Extract the full set of records, then give each one again exactly.

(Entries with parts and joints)
--- --- ---
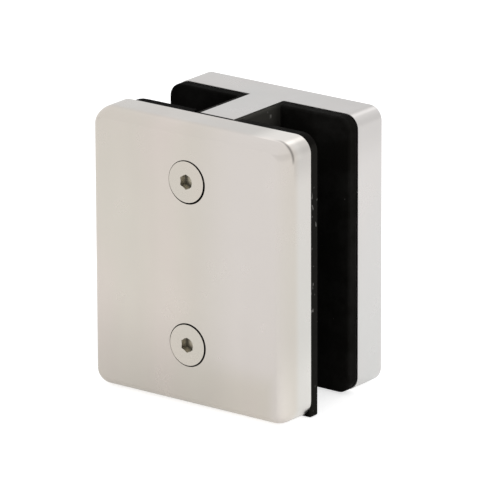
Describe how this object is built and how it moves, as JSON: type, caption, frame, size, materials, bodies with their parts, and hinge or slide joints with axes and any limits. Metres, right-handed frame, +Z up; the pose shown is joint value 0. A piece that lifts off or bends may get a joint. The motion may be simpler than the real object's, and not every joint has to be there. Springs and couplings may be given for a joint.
{
  "type": "glass panel clamp",
  "caption": "Rectangular stainless clamp that grips a glass panel on each side of a central web, between rubber linings, with a front plate held by countersunk screws.",
  "frame": {"origin": "bottom centre of the bounding box", "axes": "+Z up the clamp, -Y out of the front plate with the screws, +X across the two glass slots"},
  "size_m": [0.0454, 0.0334, 0.055],
  "materials": {
    "rear_metal": "satin stainless",
    "front_metal": "satin stainless",
    "screw_metal": "turned stainless",
    "lining": "matt black rubber"
  },
  "bodies": {
    "rear": {"rear_body": "rear_metal", "left_liner": "lining", "right_liner": "lining"},
    "front": {"front_plate": "front_metal", "left_pad": "lining", "right_pad": "lining"},
    "upper_screw": {"upper_screw": "screw_metal"},
    "lower_screw": {"lower_screw": "screw_metal"}
  },
  "joints": [
    {"name": "front_plate_slide", "type": "slide", "parent": "rear", "child": "front", "axis": [0, -1, 0], "range_m": [-0.0003, 0.008]},
    {"name": "upper_screw_turn", "type": "hinge", "parent": "front", "child": "upper_screw", "pos_m": [0, -0.01665, 0.0442], "axis": [0, -1, 0], "range_deg": [-155, 4120]},
    {"name": "lower_screw_turn", "type": "hinge", "parent": "front", "child": "lower_screw", "pos_m": [0, -0.01665, 0.0122], "axis": [0, -1, 0], "range_deg": [-155, 4120]}
  ],
  "couplings": [
    {"joint": "upper_screw_turn", "follows": "front_plate_slide", "rad_per_m": 8976},
    {"joint": "lower_screw_turn", "follows": "front_plate_slide", "rad_per_m": 8976}
  ]
}
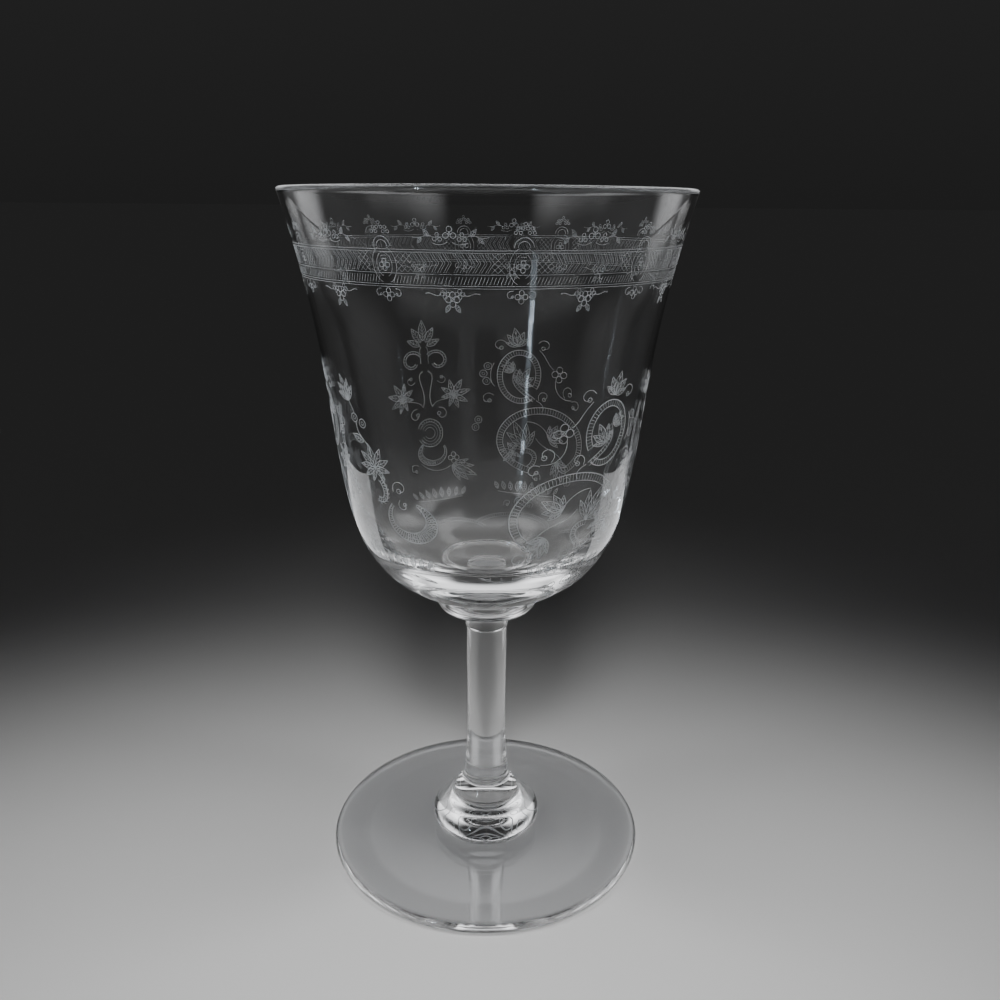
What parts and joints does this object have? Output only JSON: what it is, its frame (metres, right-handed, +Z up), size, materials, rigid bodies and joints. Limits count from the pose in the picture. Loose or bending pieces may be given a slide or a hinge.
--- --- ---
Correct result
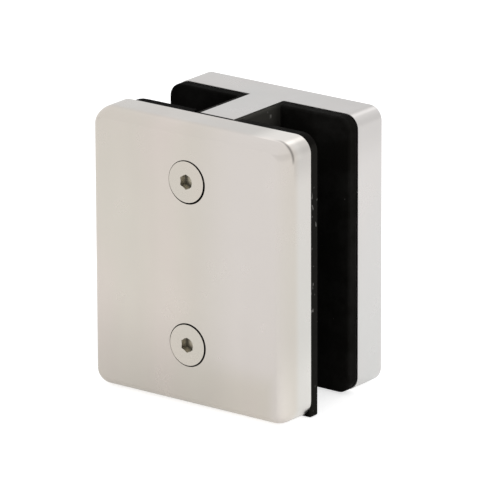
Describe how this object is built and how it moves, as JSON: type, caption, frame, size, materials, bodies with their parts, and hinge or slide joints with axes and any limits. Metres, right-handed frame, +Z up; the pose shown is joint value 0. A piece that lifts off or bends may get a joint. The motion may be simpler than the real object's, and not every joint has to be there. Springs and couplings may be given for a joint.
{
  "type": "glass panel clamp",
  "caption": "Rectangular stainless clamp that grips a glass panel on each side of a central web, between rubber linings, with a front plate held by countersunk screws.",
  "frame": {"origin": "bottom centre of the bounding box", "axes": "+Z up the clamp, -Y out of the front plate with the screws, +X across the two glass slots"},
  "size_m": [0.0454, 0.0334, 0.055],
  "materials": {
    "rear_metal": "satin stainless",
    "front_metal": "satin stainless",
    "screw_metal": "turned stainless",
    "lining": "matt black rubber"
  },
  "bodies": {
    "rear": {"rear_body": "rear_metal", "left_liner": "lining", "right_liner": "lining"},
    "front": {"front_plate": "front_metal", "left_pad": "lining", "right_pad": "lining"},
    "upper_screw": {"upper_screw": "screw_metal"},
    "lower_screw": {"lower_screw": "screw_metal"}
  },
  "joints": [
    {"name": "front_plate_slide", "type": "slide", "parent": "rear", "child": "front", "axis": [0, -1, 0], "range_m": [-0.0003, 0.008]},
    {"name": "upper_screw_turn", "type": "hinge", "parent": "front", "child": "upper_screw", "pos_m": [0, -0.01665, 0.0442], "axis": [0, -1, 0], "range_deg": [-155, 4120]},
    {"name": "lower_screw_turn", "type": "hinge", "parent": "front", "child": "lower_screw", "pos_m": [0, -0.01665, 0.0122], "axis": [0, -1, 0], "range_deg": [-155, 4120]}
  ],
  "couplings": [
    {"joint": "upper_screw_turn", "follows": "front_plate_slide", "rad_per_m": 8976},
    {"joint": "lower_screw_turn", "follows": "front_plate_slide", "rad_per_m": 8976}
  ]
}
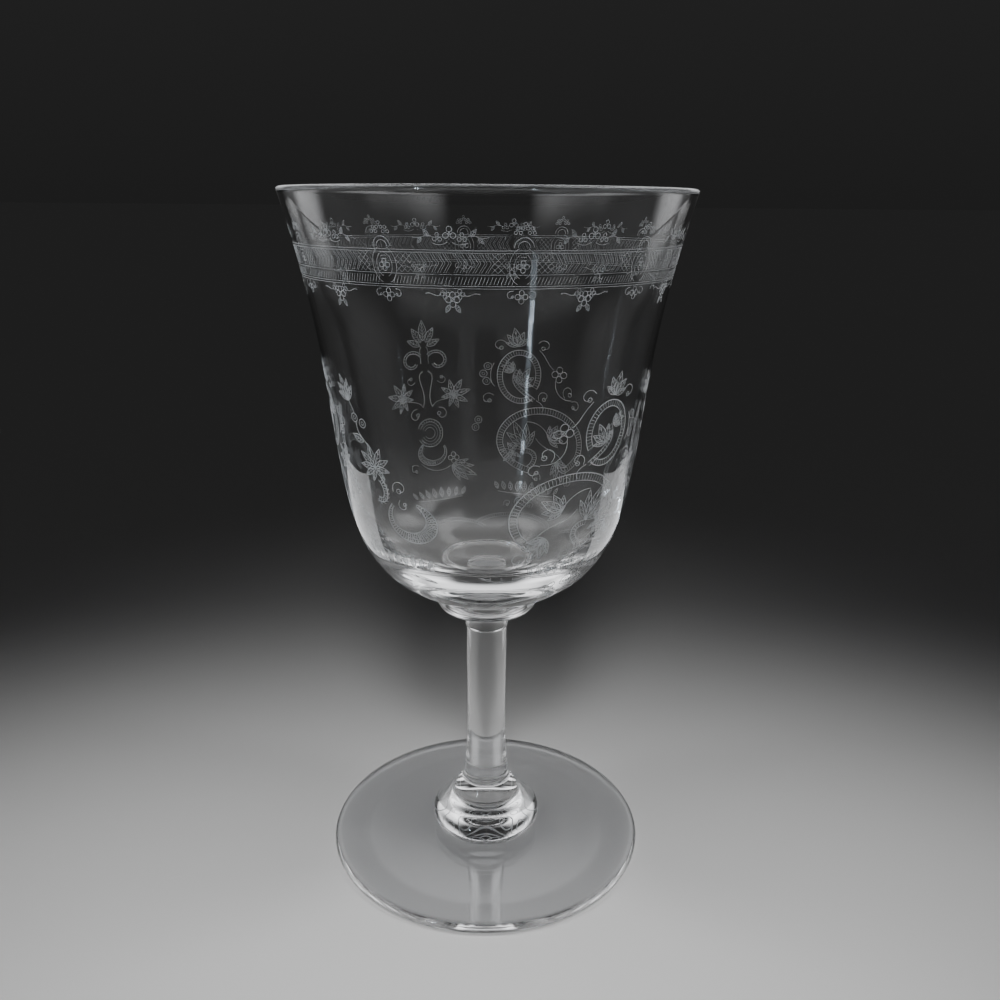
What parts and joints does this object have? Output only JSON: what it is, its frame (metres, right-handed, +Z up), size, materials, rigid bodies and joints. Limits count from the pose in the picture. Loose or bending pieces may be given a slide or a hinge.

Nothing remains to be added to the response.